Today's Guardian has a story that describes the urban mega-city as "the greatest design challenge" of our time. Given the numbers that author Justin McGuirk cites, notably the UN's recent prediction that three-quarters of the world's population will live in cities by 2050 -- slum cities like Kinshasa or Karachi, where most of these accommodations will be built from scratch -- it's hard to disagree with some of his larger points. (Although New Urbanists certainly won't accept that their creations are "escapist fantasies designed by people who hated cities.")

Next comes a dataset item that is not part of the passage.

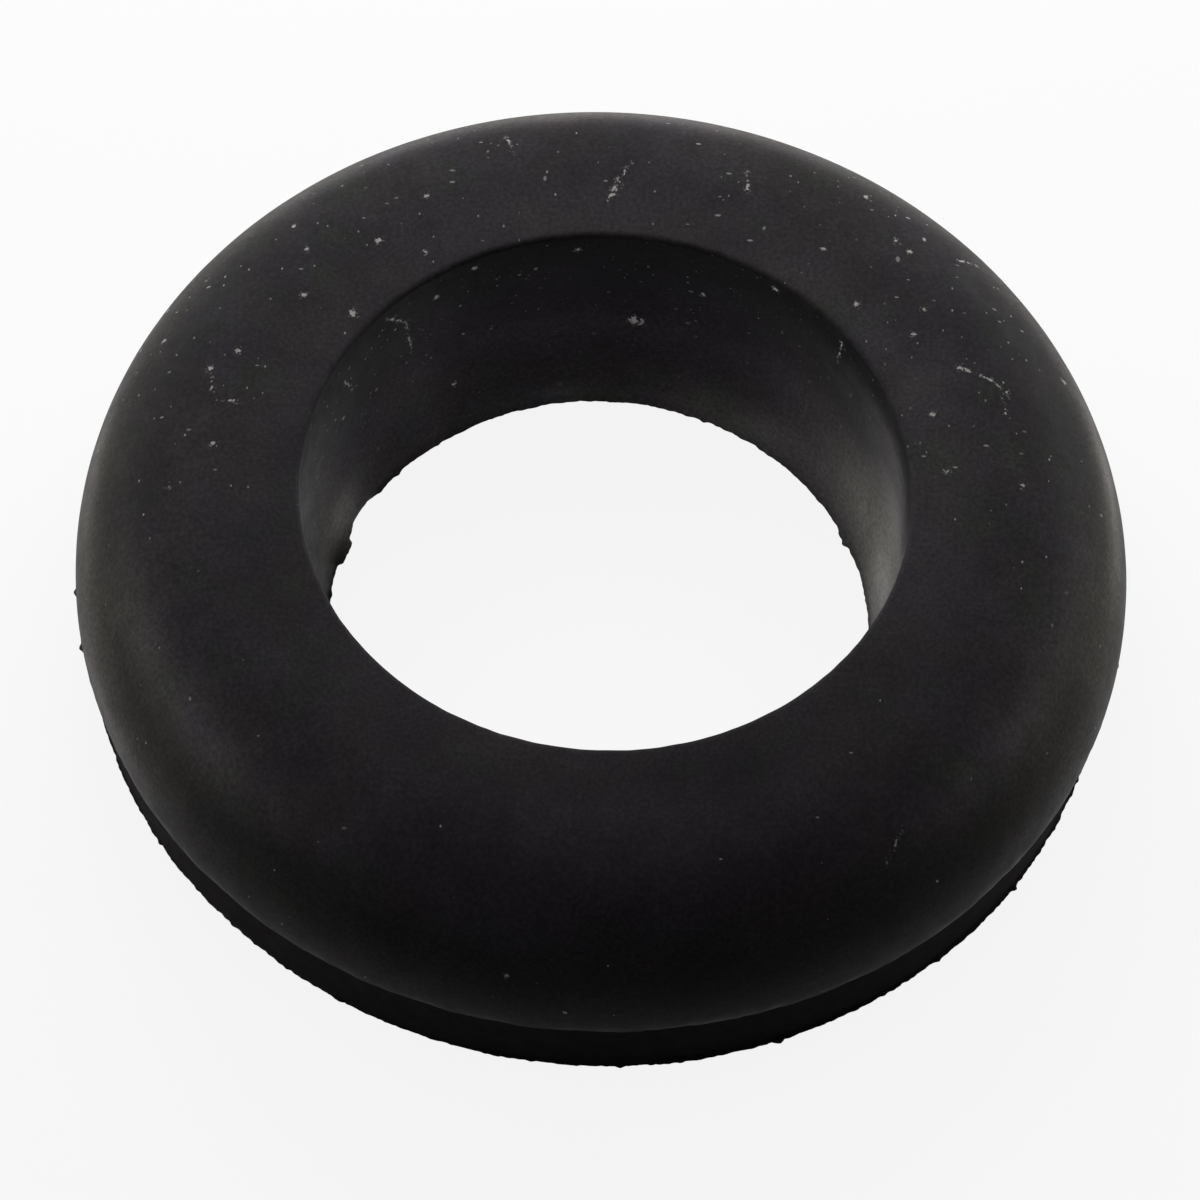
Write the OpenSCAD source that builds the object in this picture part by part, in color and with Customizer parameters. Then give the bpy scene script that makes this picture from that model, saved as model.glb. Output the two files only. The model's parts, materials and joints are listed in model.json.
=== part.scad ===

Yet at the same time McGuirk is summoning designers to think about how "we [can] create cities that are not just containers for tightly-packed populations, but pleasant and equitable places to live," architectural historian Witold Rybcyznski sounds a different note on the online publication Slate. Breaking with the conventional wisdom (and with Obama administration urban "czar" Adolfo Carrión Jr.), Rybczynski warns against the cult of the "smart plan." Instead, he praises the accomplishments of what he sees as the forces that have turned around so many American cities "private organizations such as park conservancies, downtown associations, historic-preservation societies, arts councils, advocacy groups, and urban universities," as well as, who could forget them?, private developers.
"The simple truth," writes Rybcyznski, "is that successful city-building is less about big moves and more about perseverance and day-to-day management. 
In the present economic downturn--as tax revenues diminish and cities face fewer jobs, no new construction, fewer tourists, fewer conventions, and less state funding--older cities will struggle to repair and replace aging infrastructure, and new cities will be challenged to maintain their growth. Talk of economic stimulus packages raises the temptation to undertake large publicly planned projects again. This temptation should be resisted. The lessons of the last 50 years should not be forgotten. To rephrase that great city planner, Daniel H. Burnham, make no big plans, only many small ones.